→ WHAT IS NEEDED: Please print the full listing exactly.

→ MATERIAL PROVIDED:
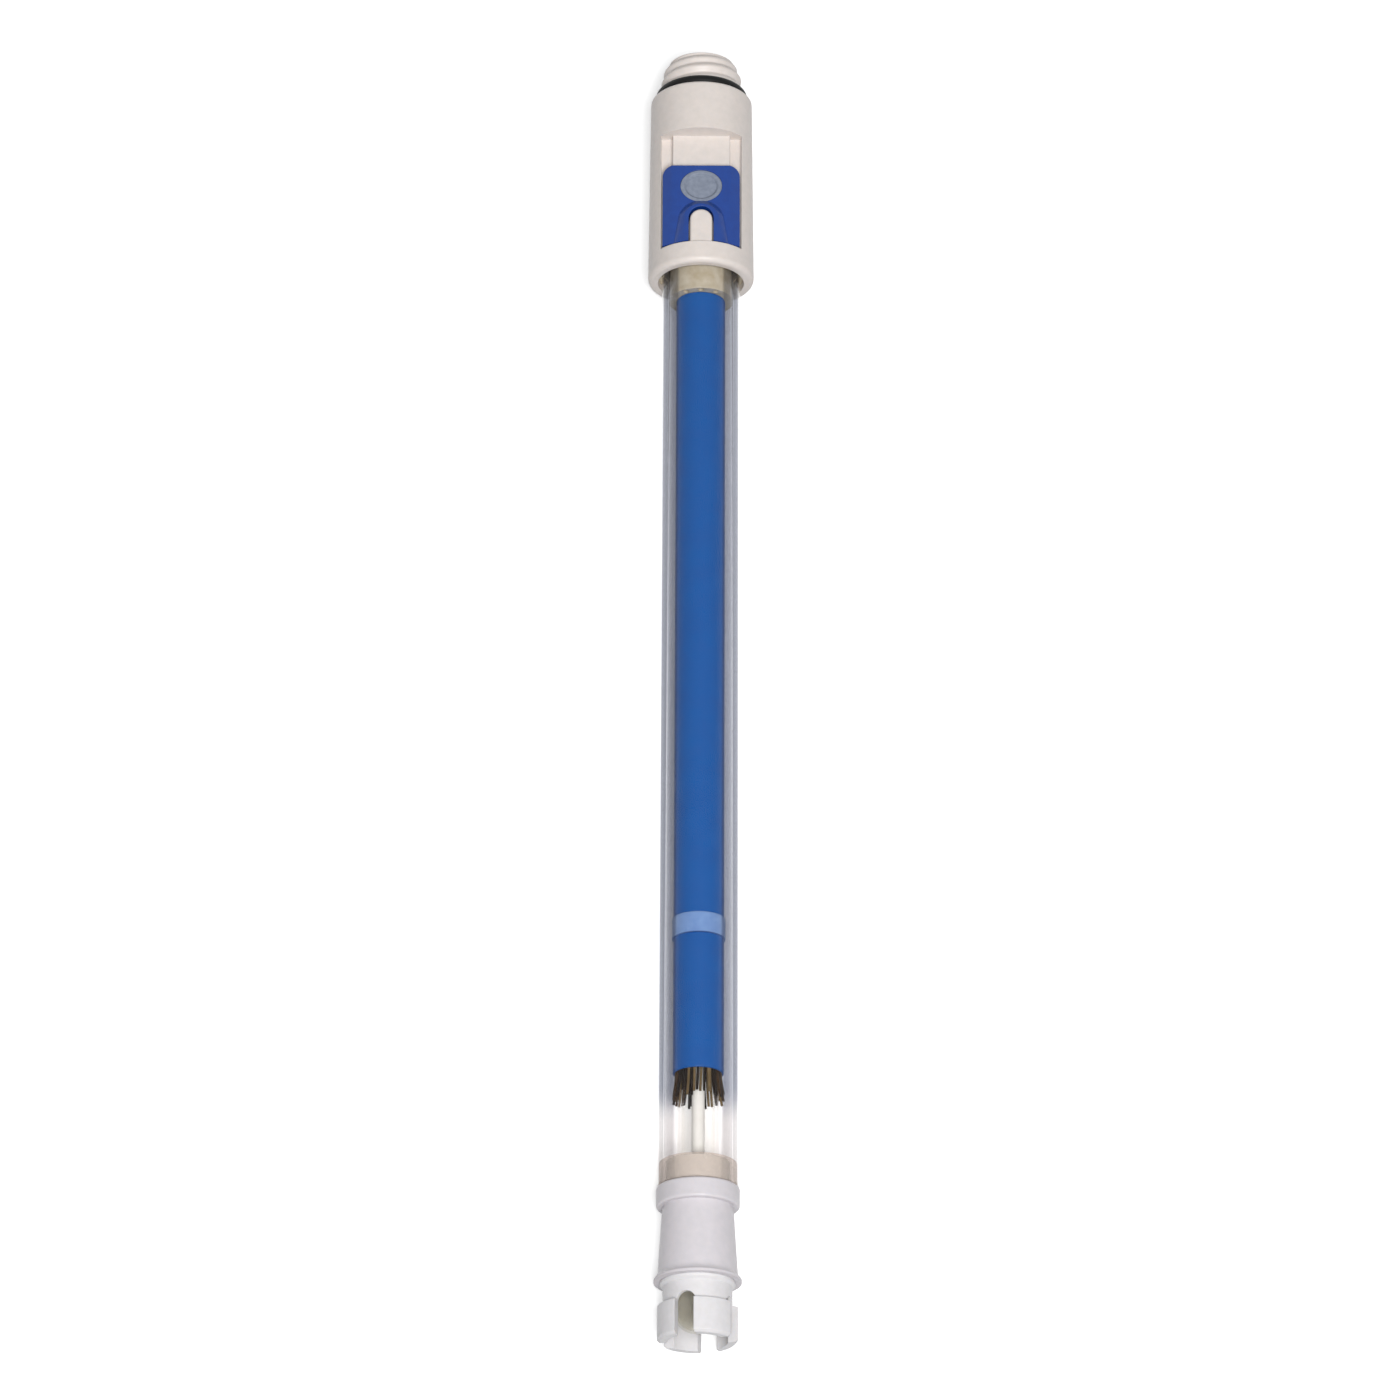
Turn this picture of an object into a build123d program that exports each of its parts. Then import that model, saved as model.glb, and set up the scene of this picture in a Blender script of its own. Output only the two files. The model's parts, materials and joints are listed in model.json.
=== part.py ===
from build123d import *
import os
from math import atan, degrees

# A combination pH electrode with a screw head, a sliding refill closure and a ground junction sleeve.
# Sizes are in millimetres. Every piece is modelled upright: z runs up the shaft from the ends of the
# guard's prongs, and the refill closure faces the front, which is -y. A depth is a distance in front
# of the shaft's axis. The finished electrode is laid on its back, with the closure upwards.

# Clearances
bond_gap = 0.02            # glued, crimped and pressed pieces
cone_gap = 0.03            # junction sleeve on its ground cone
slide_gap = 0.06           # slider on its rail
side_gap = 0.25            # slider beside the trough's walls
end_gap = 0.3              # slider above the head's lower ring
flange_gap = 0.1           # junction sleeve under the end of the tube

# Outer tube and what shows through it
tube_diameter = 12.0
tube_wall = 1.0
shaft_length = 146.1       # bare tube between the junction sleeve and the head
window_length = 12.2       # tube below the ends of the reference wires
sleeve_diameter = 7.5
sleeve_wall = 0.25
sleeve_round = 0.22        # soft shoulder at the sleeves' ends
lower_sleeve_length = 21.0
spacer_diameter = 7.9
spacer_length = 3.1
wire_diameter = 0.4
wire_count = 26
wire_overhang = 5.2        # below the lower sleeve
wire_grip = 6.0            # inside the lower sleeve
wire_flare = 0.75
lead_diameter = 0.36

# Inner glass, with its blown membrane
stem_diameter = 6.1
stem_wall = 0.6
membrane_diameter = 7.0
membrane_length = 7.6
membrane_wall = 0.35
membrane_recess = 1.5      # above the ends of the prongs
membrane_round = 3.0
membrane_shoulder = 0.9
inner_wire_diameter = 0.4
element_diameter = 1.1
element_length = 6.0
insulation_diameter = 1.9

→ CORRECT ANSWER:
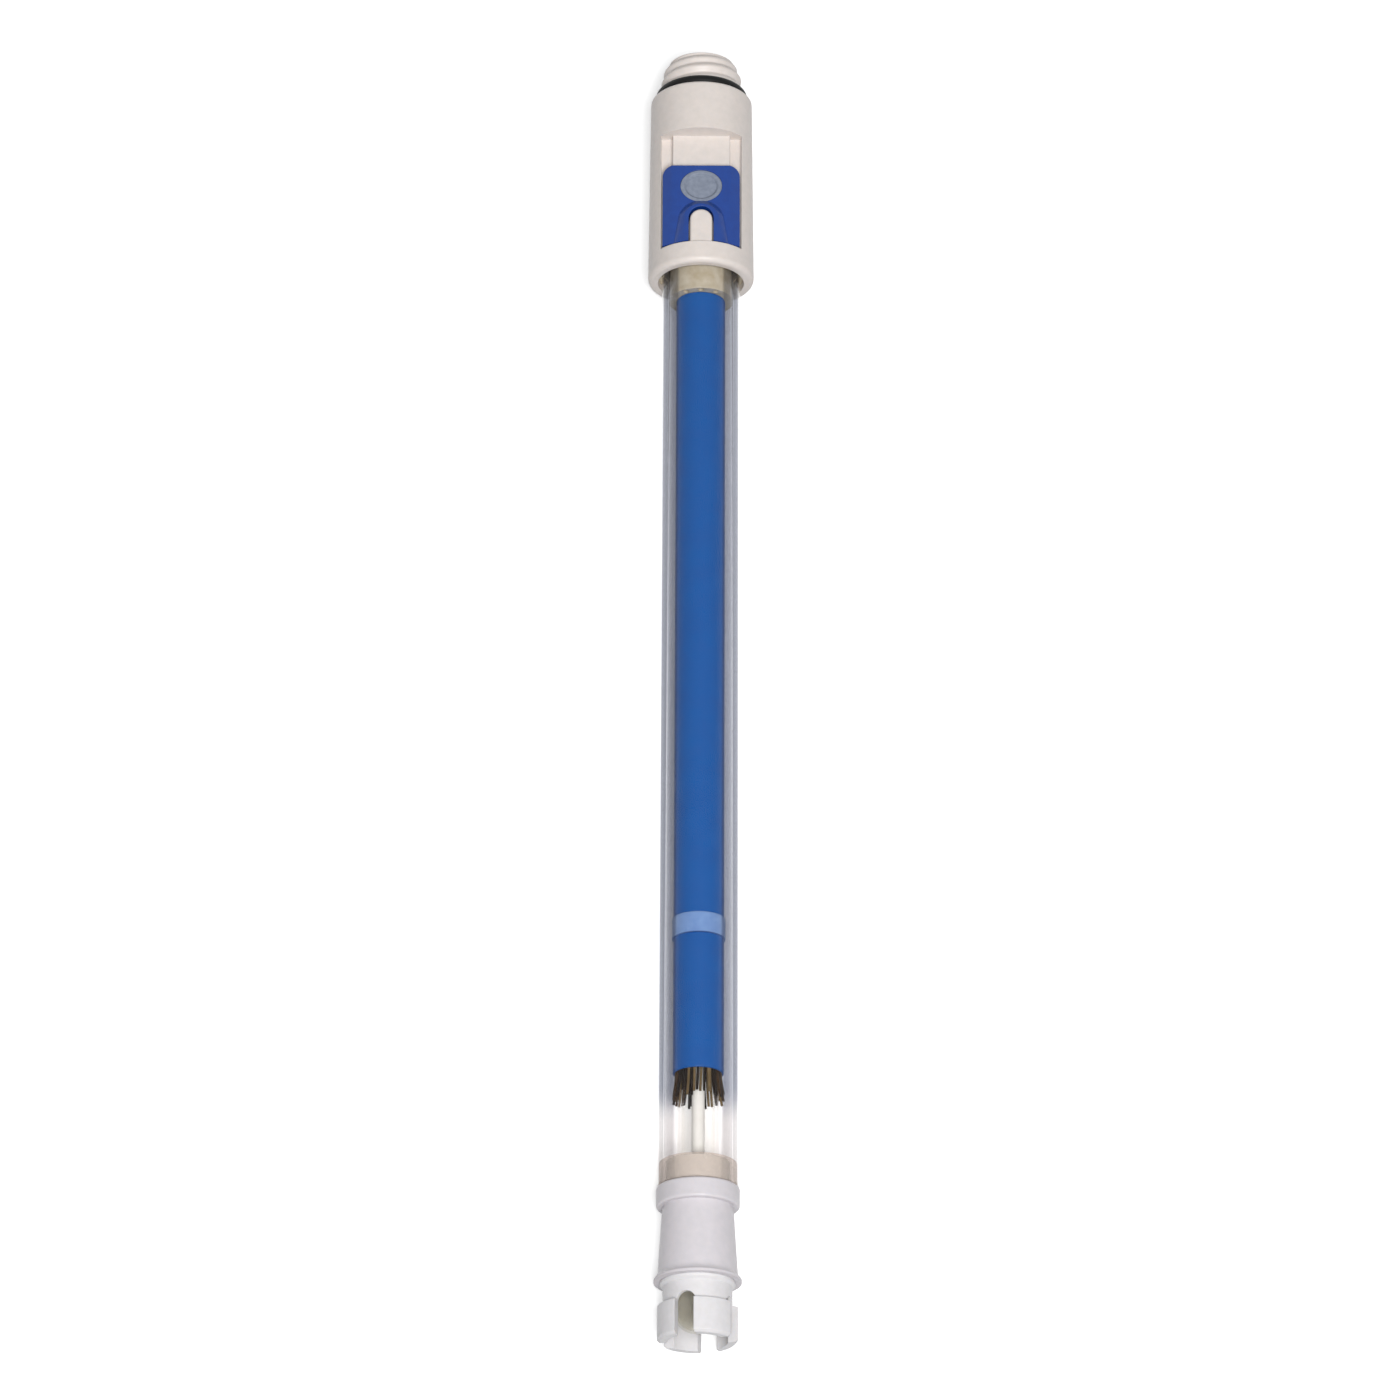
Turn this picture of an object into a build123d program that exports each of its parts. Then import that model, saved as model.glb, and set up the scene of this picture in a Blender script of its own. Output only the two files. The model's parts, materials and joints are listed in model.json.
=== part.py ===
from build123d import *
import os
from math import atan, degrees

# A combination pH electrode with a screw head, a sliding refill closure and a ground junction sleeve.
# Sizes are in millimetres. Every piece is modelled upright: z runs up the shaft from the ends of the
# guard's prongs, and the refill closure faces the front, which is -y. A depth is a distance in front
# of the shaft's axis. The finished electrode is laid on its back, with the closure upwards.

# Clearances
bond_gap = 0.02            # glued, crimped and pressed pieces
cone_gap = 0.03            # junction sleeve on its ground cone
slide_gap = 0.06           # slider on its rail
side_gap = 0.25            # slider beside the trough's walls
end_gap = 0.3              # slider above the head's lower ring
flange_gap = 0.1           # junction sleeve under the end of the tube

# Outer tube and what shows through it
tube_diameter = 12.0
tube_wall = 1.0
shaft_length = 146.1       # bare tube between the junction sleeve and the head
window_length = 12.2       # tube below the ends of the reference wires
sleeve_diameter = 7.5
sleeve_wall = 0.25
sleeve_round = 0.22        # soft shoulder at the sleeves' ends
lower_sleeve_length = 21.0
spacer_diameter = 7.9
spacer_length = 3.1
wire_diameter = 0.4
wire_count = 26
wire_overhang = 5.2        # below the lower sleeve
wire_grip = 6.0            # inside the lower sleeve
wire_flare = 0.75
lead_diameter = 0.36

# Inner glass, with its blown membrane
stem_diameter = 6.1
stem_wall = 0.6
membrane_diameter = 7.0
membrane_length = 7.6
membrane_wall = 0.35
membrane_recess = 1.5      # above the ends of the prongs
membrane_round = 3.0
membrane_shoulder = 0.9
inner_wire_diameter = 0.4
element_diameter = 1.1
element_length = 6.0
insulation_diameter = 1.9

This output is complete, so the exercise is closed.